The news has been bleak for, y’know, several eons now — and if you need to talk through it, you can always call Zappos. 

Since April, the online shoe retailer has encouraged its staff to make small talk with customers. Need to vent about Uncut Gems or just hear a stranger laugh? Zappos is ready for you. 

Even before the Bad Times, Zappos encouraged reps to chat with customers — years ago, one call lasted 11 hours.

More recently, one woman who called in to confirm a receipt for hot pink Crocs ended up chatting about her favorite Brazilian restaurant in Las Vegas and her relationship with her mother.

Ready for that hotline bling?

Since the pandemic started, plenty of companies have rethought their approach to customer service.

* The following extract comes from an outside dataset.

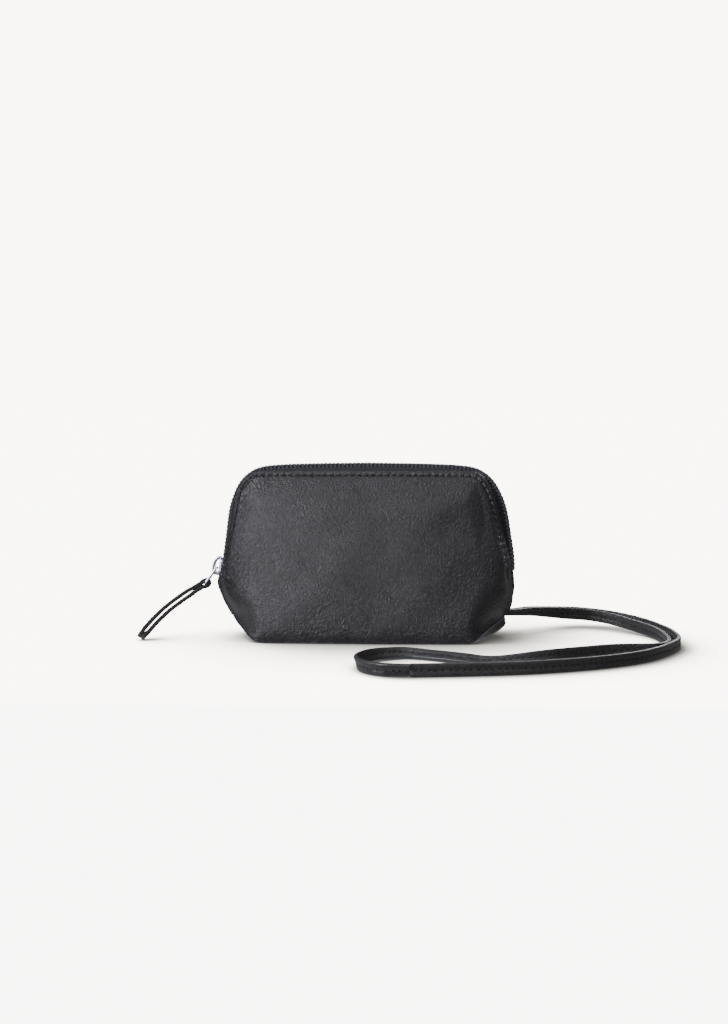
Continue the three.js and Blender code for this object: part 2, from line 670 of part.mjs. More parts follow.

At the height of lockdown, a Dallas bookstore launched a special hotline: Customers dialed in not just to ask for book recommendations but also to discuss Love Is Blind or their feelings of loneliness with the general manager, Cristina Rodriguez.  

A library in Rochester, Minnesota gets ~60 rings a day from residents, and the librarians have started placing “social connectedness” calls to regular visitors they haven’t heard from in a while — just to check in. 

But good luck outrunning Zappos

The company is the biggest yet to adopt a “call us for anything” model — and, sneakers aside, it has even offered to connect people to needed resources. 

“Need help locating those hard to find items? Looking for a place to host your family reunion?” Zappos asks. “Give us a call.”

At one point, a director at the Mount Sinai hospital system called Zappos in search of pulse oximeters — medical devices that measure blood oxygen levels. 

The oximeters were out of stock everywhere, but Zappos managed to find — and ship — 500 of them. “It was, like, unbelievable from our perspective,” the director told The New York Times.